Given exercise ->
Everything from the line with "foot(1, 1);" through the line with "obj.matrix_parent_inverse = Matrix.Identity(4)" should be repeated exactly, both of those lines included, and nothing else.

= = = = =

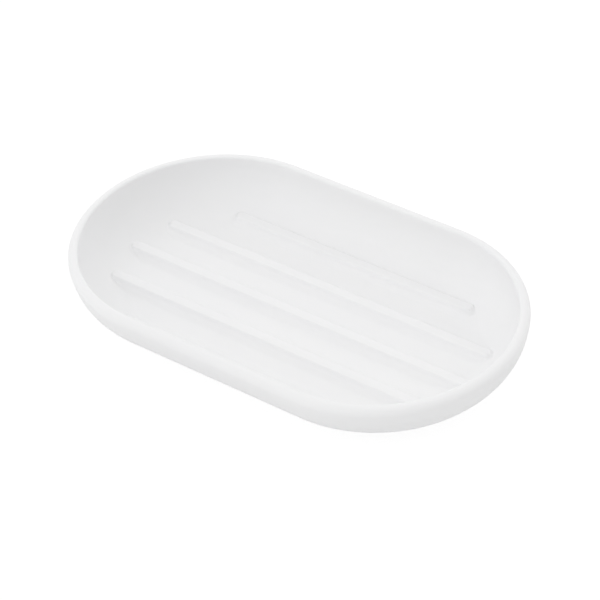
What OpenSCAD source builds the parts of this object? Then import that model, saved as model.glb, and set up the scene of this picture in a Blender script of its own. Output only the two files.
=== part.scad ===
// Soap dish with round ends, five lengthwise ribs and four non-slip feet.
// Origin: on the surface that the dish stands on, below the middle of the dish.
// +X along the length, +Y to the back, +Z up. Millimetres and degrees.

/* [Dish] */
// Overall length
dish_l = 140; // [125:1:180]
// Overall width, and the diameter of the round ends
dish_w = 83; // [79:1:100]
// Height of the rim above the surface that the dish stands on
dish_h = 20; // [19.5:0.5:26]

/* [Rim] */
// Thickness of the wall at the rim
rim_t = 3; // [3:0.1:4]
// Radius of the rim's outer edge
rim_outer_r = 2.2; // [1:0.1:2.2]
// Radius of the rim's inner edge
rim_inner_r = 0.7; // [0.3:0.1:0.7]

/* [Outer wall] */
// Radius of the wide bend from the wall into the belly
wall_bend_r = 13; // [12:0.5:15]
// Distance of that bend from the upright at the dish's edge
wall_bend_in = 0.2; // [0.1:0.1:0.6]
// Lean of the belly below that bend from upright, in degrees
belly_lean = 50; // [45:1:54]
// Radius of the bend from the belly into the flat base
base_bend_r = 8; // [4:0.5:12]

/* [Well] */
// Thickness of the floor
floor_t = 2.7; // [2.5:0.1:4.2]
// Radius of the cove from the floor up to the rim
cove_r = 14; // [10:0.5:14.5]

/* [Ribs] */
// Number of ribs
rib_count = 5; // [1:2:5]
// Distance from one rib to the next
rib_pitch = 13.5; // [10:0.5:14]
// Height of the ribs above the floor
rib_h = 2.2; // [1.6:0.1:2.5]
// Width of the flat along a rib's crest
rib_flat_w = 2.2; // [1.4:0.1:3]
// Radius of the edges of that flat
rib_edge_r = 0.6; // [0.4:0.1:0.7]
// Radius of the hollow from a rib's edge to the floor
rib_hollow_r = 2.6; // [2.2:0.1:4]
// Distance from the dish's edge to the centres of the ribs' round noses
rib_inset = 12.2; // [12:0.1:13]

/* [Feet] */
// Diameter of a foot
foot_d = 10; // [8:0.5:14]
// Height of a foot, from its sole to its glued face
foot_h = 2; // [1.5:0.1:2.5]
// Depth of the seat that a foot is glued into
foot_seat_h = 1; // [0.5:0.1:1.4]
// Clearance round a foot in its seat
foot_gap = 0.15; // [0.1:0.05:0.3]
// Radius of a foot's lower edge
foot_edge_r = 0.5; // [0.2:0.1:0.8]
// Distance from a foot to the edge of the flat base
foot_margin = 4; // [3:0.5:8]
// Direction of a foot from the middle of its round end, in degrees
foot_turn = 60; // [40:1:80]

/* [Hidden] */
$fn = 96;

plastic_white = [0.94, 0.94, 0.94];
silicone_grey = [0.80, 0.82, 0.83];

// How far a cut runs past the face that it opens
overrun = 1;
// How far a rib runs down into the floor
rib_root = 1.5;
// How far a rib's hollows dip below the floor, so that they cross it at an edge
hollow_dip = 0.2;

// Heights of the base's underside and of the floor
under_z = foot_h - foot_seat_h;
floor_z = under_z + floor_t;

// Length of the straight middle, between the centres of the round ends
straight_l = dish_l - dish_w;

// In a section, x is the distance from the centre line and y is the height.
edge_x = dish_w / 2;

// Cove: an arc round cove_c that touches the floor and the upright inner wall
inner_x = edge_x - rim_t;
cove_c = [inner_x - cove_r, floor_z + cove_r];

// Rim edge: an arc round rim_c
rim_c = [edge_x - rim_outer_r, dish_h - rim_outer_r];

// Wall: straight from the rim's arc to a bend round wall_c, level with the cove's centre, and it touches both
wall_c = [edge_x - wall_bend_in - wall_bend_r, cove_c[1]];
wall_run = rim_c - wall_c;
wall_lean = acos((wall_bend_r - rim_outer_r) / norm(wall_run)) - atan2(wall_run[1], wall_run[0]);
wall_out = [cos(wall_lean), -sin(wall_lean)];

// Belly: straight from the wall's bend down to belly_foot on the base's plane
belly_out = [cos(belly_lean), -sin(belly_lean)];
belly_down = [-sin(belly_lean), -cos(belly_lean)];
belly_top = wall_c + wall_bend_r * belly_out;
belly_foot = belly_top + belly_down * (belly_top[1] - under_z) / cos(belly_lean);

// Bend into the base: an arc round base_c that touches the belly and the base
base_run = base_bend_r * tan((90 - belly_lean) / 2);
base_c = [belly_foot[0] - base_run, under_z + base_bend_r];

// Rib: the rounded edge is an arc round rib_edge_c, and the hollow is an arc round rib_hollow_c that touches it
rib_edge_c = [rib_flat_w / 2, rib_h - rib_edge_r];
rib_hollow_y = rib_hollow_r - hollow_dip;
rib_hollow_run = sqrt(pow(rib_edge_r + rib_hollow_r, 2) - pow(rib_hollow_y - rib_edge_c[1], 2));
rib_hollow_c = [rib_edge_c[0] + rib_hollow_run, rib_hollow_y];

// Distance of a foot's axis from the centre of its round end
foot_ring_r = base_c[0] - foot_margin - foot_d / 2;

// What an edge radius takes off a square corner that points to +X and +Y
module corner_waste(r) {
    difference() {
        square(r + overrun);
        circle(r);
    }
}

// Half section of the whole dish without its well
module outer_section() {
    difference() {
        intersection() {
            square([edge_x, dish_h]);
            union() {
                translate(rim_c) circle(rim_outer_r);
                translate(wall_c) circle(wall_bend_r);
                translate(base_c) circle(base_bend_r);
                polygon([
                    [0, under_z],
                    [base_c[0], under_z],
                    base_c,
                    belly_foot - belly_down * base_run,
                    belly_top,
                    wall_c,
                    wall_c + wall_bend_r * wall_out,
                    rim_c + rim_outer_r * wall_out,
                    rim_c,
                    [rim_c[0], dish_h],
                    [0, dish_h]
                ]);
            }
        }
        translate([inner_x + rim_inner_r, dish_h - rim_inner_r]) mirror([1, 0]) corner_waste(rim_inner_r);
    }
}

// Half section of the well: flat floor, cove and upright inner wall
module well_section() {
    well_h = dish_h - floor_z + overrun;
    translate([0, floor_z]) square([cove_c[0], well_h]);
    translate(cove_c) circle(cove_r);
    translate(cove_c) square([cove_r, well_h - cove_r]);
}

// Carries a half section round the dish: two round ends and the straight middle
module round_the_dish() {
    for (side = [0, 1])
        mirror([side, 0, 0])
            translate([straight_l / 2, 0, 0])
                rotate([0, 0, -90])
                    rotate_extrude(angle = 180) children();
    rotate([90, 0, 90])
        linear_extrude(height = straight_l, center = true) {
            children();
            mirror([1, 0]) children();
        }
}

// Half section across a rib: a flat crest from x = 0, a rounded edge and a hollow down to the floor, at y = 0
module rib_section() {
    translate(rib_edge_c) circle(rib_edge_r);
    difference() {
        polygon([
            [0, -rib_root],
            [rib_hollow_c[0], -rib_root],
            rib_hollow_c,
            rib_edge_c,
            [rib_edge_c[0], rib_h],
            [0, rib_h]
        ]);
        translate(rib_hollow_c) circle(rib_hollow_r);
    }
}

// Half the distance between the centres of the noses of a rib at y: they lie on a contour inside the dish's edge
function crest_half_l(y) = straight_l / 2 + sqrt(pow(edge_x - rib_inset, 2) - y * y);

// A level rib along y = 0 with the given half distance between the centres of its round noses
module rib(half_l) {
    rotate([90, 0, 90])
        linear_extrude(height = 2 * half_l, center = true) {
            rib_section();
            mirror([1, 0]) rib_section();
        }
    for (side = [0, 1])
        mirror([side, 0, 0])
            translate([half_l, 0, 0])
                rotate([0, 0, -90])
                    rotate_extrude(angle = 180) rib_section();
}

// Every rib in its place
module ribs() {
    for (i = [0 : rib_count - 1]) {
        y = (i - (rib_count - 1) / 2) * rib_pitch;
        translate([0, y, floor_z]) rib(crest_half_l(y));
    }
}

// Puts its children on the foot axis at the end and side given as -1 or 1
module at_foot(end, side) {
    translate([
        end * (straight_l / 2 + foot_ring_r * cos(foot_turn)),
        side * foot_ring_r * sin(foot_turn),
        0
    ]) children();
}

// The moulding: the well leaves the ribs standing, and their noses end on the foot of the cove
module dish_body() {
    color(plastic_white)
        difference() {
            round_the_dish() outer_section();
            difference() {
                round_the_dish() well_section();
                ribs();
            }
            for (end = [-1, 1], side = [-1, 1])
                at_foot(end, side)
                    translate([0, 0, under_z - overrun])
                        cylinder(h = foot_seat_h + overrun, d = foot_d + 2 * foot_gap);
        }
}

// A silicone disc with a rounded lower edge, glued up into its seat
module foot(end, side) {
    color(silicone_grey)
        at_foot(end, side)
            rotate_extrude()
                difference() {
                    square([foot_d / 2, foot_h]);
                    translate([foot_d / 2 - foot_edge_r, foot_edge_r]) mirror([0, 1]) corner_waste(foot_edge_r);
                }
}

module foot_front_left() {
    foot(-1, -1);
}

module foot_front_right() {
    foot(1, -1);
}

module foot_back_left() {
    foot(-1, 1);
}

module foot_back_right() {
    foot(1, 1);
}

dish_body();
foot_front_left();
foot_front_right();
foot_back_left();
foot_back_right();
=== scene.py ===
"""A white soap dish on a pale studio floor: moulded body, silicone feet, soft light and the camera."""
import logging
import math
from dataclasses import dataclass
from enum import Enum
from typing import Any, Callable, Iterator, Optional

import bmesh
import bpy
import numpy as np
from mathutils import Matrix, Vector


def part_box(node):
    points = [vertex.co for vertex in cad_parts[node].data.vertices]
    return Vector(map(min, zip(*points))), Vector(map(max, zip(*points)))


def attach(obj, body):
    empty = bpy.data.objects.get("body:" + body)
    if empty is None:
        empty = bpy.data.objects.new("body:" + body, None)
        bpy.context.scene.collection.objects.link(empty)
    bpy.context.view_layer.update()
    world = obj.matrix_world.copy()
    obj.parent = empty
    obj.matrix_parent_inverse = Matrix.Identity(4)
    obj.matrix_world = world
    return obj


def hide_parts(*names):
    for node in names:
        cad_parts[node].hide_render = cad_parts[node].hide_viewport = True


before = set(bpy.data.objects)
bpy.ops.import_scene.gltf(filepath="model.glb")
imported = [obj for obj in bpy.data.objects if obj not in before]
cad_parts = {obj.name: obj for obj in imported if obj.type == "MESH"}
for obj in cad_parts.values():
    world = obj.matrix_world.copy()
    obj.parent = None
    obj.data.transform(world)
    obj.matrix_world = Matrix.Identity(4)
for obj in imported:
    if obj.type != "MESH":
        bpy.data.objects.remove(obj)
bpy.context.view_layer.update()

MM = 0.001
WHITE = "#FFFFFF"
# Decimals of a metre to which two rows count as one
ROUNDING = 7
# Faces that meet at less than this angle are shaded as one smooth surface
SMOOTH_ANGLE = math.radians(30)
# Upright share of a normal past which a face counts as level
LEVEL_SHARE = 0.99
ROOT_BODY = "root"
LOG = logging.getLogger("soap_dish")


class Slot(Enum):
    """The record's material slots."""

    PLASTIC = "moulded_plastic"
    SILICONE = "silicone"


class FootPlace(Enum):
    """The four feet, each with the name of the solid that it stands for."""

    FRONT_LEFT = "foot_front_left"
    FRONT_RIGHT = "foot_front_right"
    BACK_LEFT = "foot_back_left"
    BACK_RIGHT = "foot_back_right"


def srgb(code: str) -> tuple[float, float, float, float]:
    """Turns an sRGB hex colour into linear RGBA.

    Args:
        code: Six hex digits after a hash sign.

    Returns:
        Linear red, green, blue and an alpha of one.
    """
    shares = [int(code[i:i + 2], 16) / 255 for i in (1, 3, 5)]
    linear = [s / 12.92 if s <= 0.04045 else ((s + 0.055) / 1.055) ** 2.4 for s in shares]
    return linear[0], linear[1], linear[2], 1.0


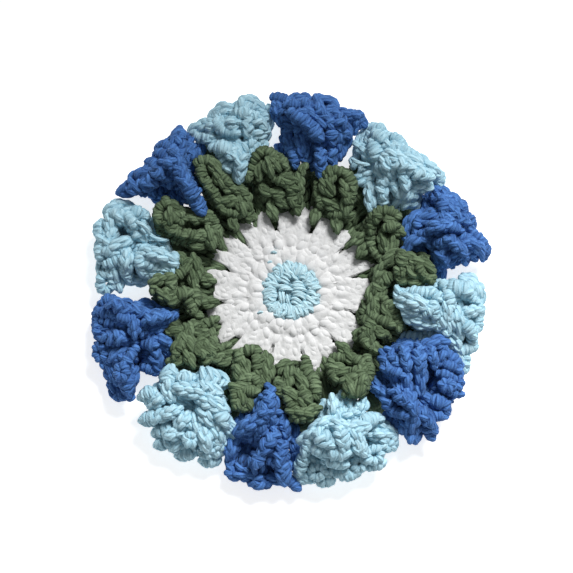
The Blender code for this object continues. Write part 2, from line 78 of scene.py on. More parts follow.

= = = = =

Result for this exercise ->
    foot(1, 1);
}

dish_body();
foot_front_left();
foot_front_right();
foot_back_left();
foot_back_right();
=== scene.py ===
"""A white soap dish on a pale studio floor: moulded body, silicone feet, soft light and the camera."""
import logging
import math
from dataclasses import dataclass
from enum import Enum
from typing import Any, Callable, Iterator, Optional

import bmesh
import bpy
import numpy as np
from mathutils import Matrix, Vector


def part_box(node):
    points = [vertex.co for vertex in cad_parts[node].data.vertices]
    return Vector(map(min, zip(*points))), Vector(map(max, zip(*points)))


def attach(obj, body):
    empty = bpy.data.objects.get("body:" + body)
    if empty is None:
        empty = bpy.data.objects.new("body:" + body, None)
        bpy.context.scene.collection.objects.link(empty)
    bpy.context.view_layer.update()
    world = obj.matrix_world.copy()
    obj.parent = empty
    obj.matrix_parent_inverse = Matrix.Identity(4)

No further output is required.